Set down, exactly as written, only the lines starting with the one that holds "crest_board_z = 474.0" and ending with the one that holds "obj.matrix_world = Matrix.Identity(4)".
################
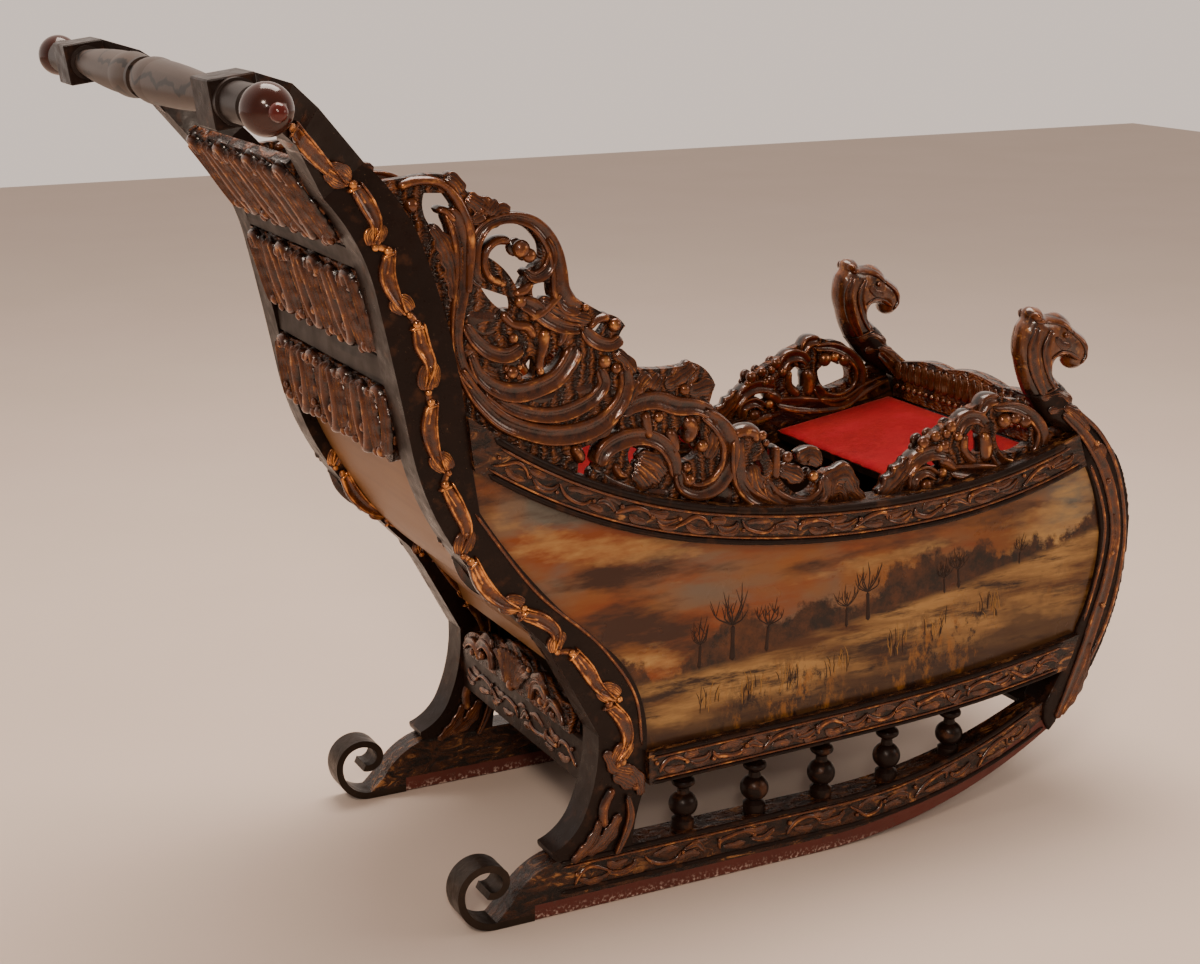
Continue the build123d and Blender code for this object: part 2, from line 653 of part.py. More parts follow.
# Sloping board behind the heads, covered with velvet tacked over its top.
BOARD_REAR = (190.0, 438.0)
BOARD_FRONT = (389.0, 469.0)
board_thickness = 10.0
velvet_thickness = 4.0
board_slope = math.degrees(math.atan2(BOARD_FRONT[1] - BOARD_REAR[1], BOARD_FRONT[0] - BOARD_REAR[0]))
board_length = math.hypot(BOARD_FRONT[0] - BOARD_REAR[0], BOARD_FRONT[1] - BOARD_REAR[1])
slope_plane = Plane(
    origin=(drawing_shift + BOARD_REAR[0], 0, BOARD_REAR[1]), x_dir=(0, 1, 0),
    z_dir=(-math.sin(math.radians(board_slope)), 0, math.cos(math.radians(board_slope))),
)
with BuildPart() as front_board:
    with BuildSketch(slope_plane):
        Rectangle(2 * (rail_inner - fit), board_length, align=(Align.CENTER, Align.MAX))
    extrude(amount=-board_thickness)
save(front_board.part, "front_board")

with BuildPart() as velvet:
    with BuildSketch(slope_plane.offset(fit)):
        Rectangle(2 * (rail_inner - 1), board_length - 8, align=(Align.CENTER, Align.MAX))
    extrude(amount=velvet_thickness)
save(velvet.part, "front_board_velvet")

# Carved crest board between the stems, above the curved front panel.
crest_board_x = 380.0
crest_board_z = 474.0
with BuildPart() as crest_board:
    with BuildSketch(cross_plane(crest_board_x, crest_board_z)):
        half = inner_face - fit
        with BuildLine():
            outline((
                (-half, 0, 0), (-half, 50, 0), (-half + 50, 60, 4), (-60, 62, 8),
                (60, 62, 4), (half - 50, 60, 0), (half, 50, 0), (half, 0, 0),
            ))
        make_face()
    extrude(amount=-18)
save(crest_board.part, "front_crest_board")

with BuildPart() as front_panel:
    with BuildSketch(side_plane(0)):
        with BuildLine():
            outline((
                (350, 125, 3), (430, 203, 5), (466, 360, 8), (444, 456, 0), (410, 473.7, 0),
                (402, 467, 0), (436, 450, -8), (458, 360, -5), (422, 206, -3), (346, 133, 0),
            ))
        make_face()
    extrude(amount=inner_face - fit, both=True)
save(front_panel.part, "front_panel")
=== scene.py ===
import json
import math

import bmesh
import bpy
import numpy as np
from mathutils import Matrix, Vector
from mathutils.bvhtree import BVHTree


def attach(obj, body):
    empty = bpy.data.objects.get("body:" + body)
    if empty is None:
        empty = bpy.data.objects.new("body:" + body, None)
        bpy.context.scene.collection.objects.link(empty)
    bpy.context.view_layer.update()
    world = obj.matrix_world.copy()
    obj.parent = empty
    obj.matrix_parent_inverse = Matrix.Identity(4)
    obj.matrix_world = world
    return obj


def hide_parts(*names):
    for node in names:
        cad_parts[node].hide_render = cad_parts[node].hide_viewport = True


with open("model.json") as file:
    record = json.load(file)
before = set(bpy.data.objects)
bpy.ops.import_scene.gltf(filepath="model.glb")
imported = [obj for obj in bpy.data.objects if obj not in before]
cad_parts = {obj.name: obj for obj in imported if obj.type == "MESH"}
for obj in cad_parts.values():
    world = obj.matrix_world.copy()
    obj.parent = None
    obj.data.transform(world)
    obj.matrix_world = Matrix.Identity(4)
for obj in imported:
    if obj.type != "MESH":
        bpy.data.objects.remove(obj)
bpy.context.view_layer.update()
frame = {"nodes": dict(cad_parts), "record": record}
NODES = frame["nodes"]

# Camera and lights: the view was solved from the photo, places in metres and angles in degrees

CAMERA_PLACE = (-1.1584, -2.1893, 1.1477)
CAMERA_AZIMUTH = -26.912
CAMERA_ELEVATION = 15.635
CAMERA_LENS = 60.34
CAMERA_SENSOR = 36.0

scene = bpy.context.scene
camera = bpy.data.objects.new("camera", bpy.data.cameras.new("camera"))
scene.collection.objects.link(camera)
azimuth, elevation = math.radians(CAMERA_AZIMUTH), math.radians(CAMERA_ELEVATION)
level = math.cos(elevation)
back = Vector((math.sin(azimuth) * level, -math.cos(azimuth) * level, math.sin(elevation)))
camera.location = CAMERA_PLACE
camera.rotation_mode = "QUATERNION"
camera.rotation_quaternion = (-back).to_track_quat("-Z", "Y")
camera.data.lens = CAMERA_LENS
camera.data.sensor_width = CAMERA_SENSOR
scene.camera = camera


def area_light(name, place, aim, size, power, colour):
    """Rectangular lamp that looks at a point."""
    light = bpy.data.lights.new(name, "AREA")
    light.shape = "RECTANGLE"
    light.size, light.size_y = size
    light.energy = power
    light.color = colour
    lamp = bpy.data.objects.new(name, light)
    scene.collection.objects.link(lamp)
    lamp.location = place
    lamp.rotation_mode = "QUATERNION"
    lamp.rotation_quaternion = (Vector(aim) - Vector(place)).to_track_quat("-Z", "Y")


area_light("key_light", (-2.4, -3.4, 3.4), (0, 0, 0.45), (0.8, 0.6), 76, (1.0, 0.80, 0.64))
area_light("flash_light", (-1.35, -2.75, 1.75), (0, 0, 0.5), (0.20, 0.20), 17, (1.0, 0.88, 0.76))
area_light("fill_light", (2.8, -1.9, 1.6), (0, 0, 0.4), (1.2, 1.0), 16, (1.0, 0.82, 0.68))
area_light("top_light", (0.3, 0.6, 3.4), (0, 0, 0.3), (2.2, 1.6), 125, (1.0, 0.86, 0.75))

# Surroundings dimmer towards the camera, so that the dark varnish doesn't wash out
world = bpy.data.worlds.new("world")
scene.world = world
world.use_nodes = True
sky_nodes, sky_links = world.node_tree.nodes, world.node_tree.links
background = sky_nodes["Background"]
background.inputs["Color"].default_value = (1.0, 0.84, 0.74, 1)
place = sky_nodes.new("ShaderNodeTexCoord")
split = sky_nodes.new("ShaderNodeSeparateXYZ")
glow = sky_nodes.new("ShaderNodeMapRange")
glow.interpolation_type = "SMOOTHSTEP"
for name, value in (("From Min", -0.35), ("From Max", 0.55), ("To Min", 0.30), ("To Max", 0.95)):
    glow.inputs[name].default_value = value
sky_links.new(place.outputs["Generated"], split.inputs[0])
sky_links.new(split.outputs["Y"], glow.inputs["Value"])
sky_links.new(glow.outputs["Result"], background.inputs["Strength"])

# Materials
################
▶ **Task result**:
crest_board_z = 474.0
with BuildPart() as crest_board:
    with BuildSketch(cross_plane(crest_board_x, crest_board_z)):
        half = inner_face - fit
        with BuildLine():
            outline((
                (-half, 0, 0), (-half, 50, 0), (-half + 50, 60, 4), (-60, 62, 8),
                (60, 62, 4), (half - 50, 60, 0), (half, 50, 0), (half, 0, 0),
            ))
        make_face()
    extrude(amount=-18)
save(crest_board.part, "front_crest_board")

with BuildPart() as front_panel:
    with BuildSketch(side_plane(0)):
        with BuildLine():
            outline((
                (350, 125, 3), (430, 203, 5), (466, 360, 8), (444, 456, 0), (410, 473.7, 0),
                (402, 467, 0), (436, 450, -8), (458, 360, -5), (422, 206, -3), (346, 133, 0),
            ))
        make_face()
    extrude(amount=inner_face - fit, both=True)
save(front_panel.part, "front_panel")
=== scene.py ===
import json
import math

import bmesh
import bpy
import numpy as np
from mathutils import Matrix, Vector
from mathutils.bvhtree import BVHTree


def attach(obj, body):
    empty = bpy.data.objects.get("body:" + body)
    if empty is None:
        empty = bpy.data.objects.new("body:" + body, None)
        bpy.context.scene.collection.objects.link(empty)
    bpy.context.view_layer.update()
    world = obj.matrix_world.copy()
    obj.parent = empty
    obj.matrix_parent_inverse = Matrix.Identity(4)
    obj.matrix_world = world
    return obj


def hide_parts(*names):
    for node in names:
        cad_parts[node].hide_render = cad_parts[node].hide_viewport = True


with open("model.json") as file:
    record = json.load(file)
before = set(bpy.data.objects)
bpy.ops.import_scene.gltf(filepath="model.glb")
imported = [obj for obj in bpy.data.objects if obj not in before]
cad_parts = {obj.name: obj for obj in imported if obj.type == "MESH"}
for obj in cad_parts.values():
    world = obj.matrix_world.copy()
    obj.parent = None
    obj.data.transform(world)
    obj.matrix_world = Matrix.Identity(4)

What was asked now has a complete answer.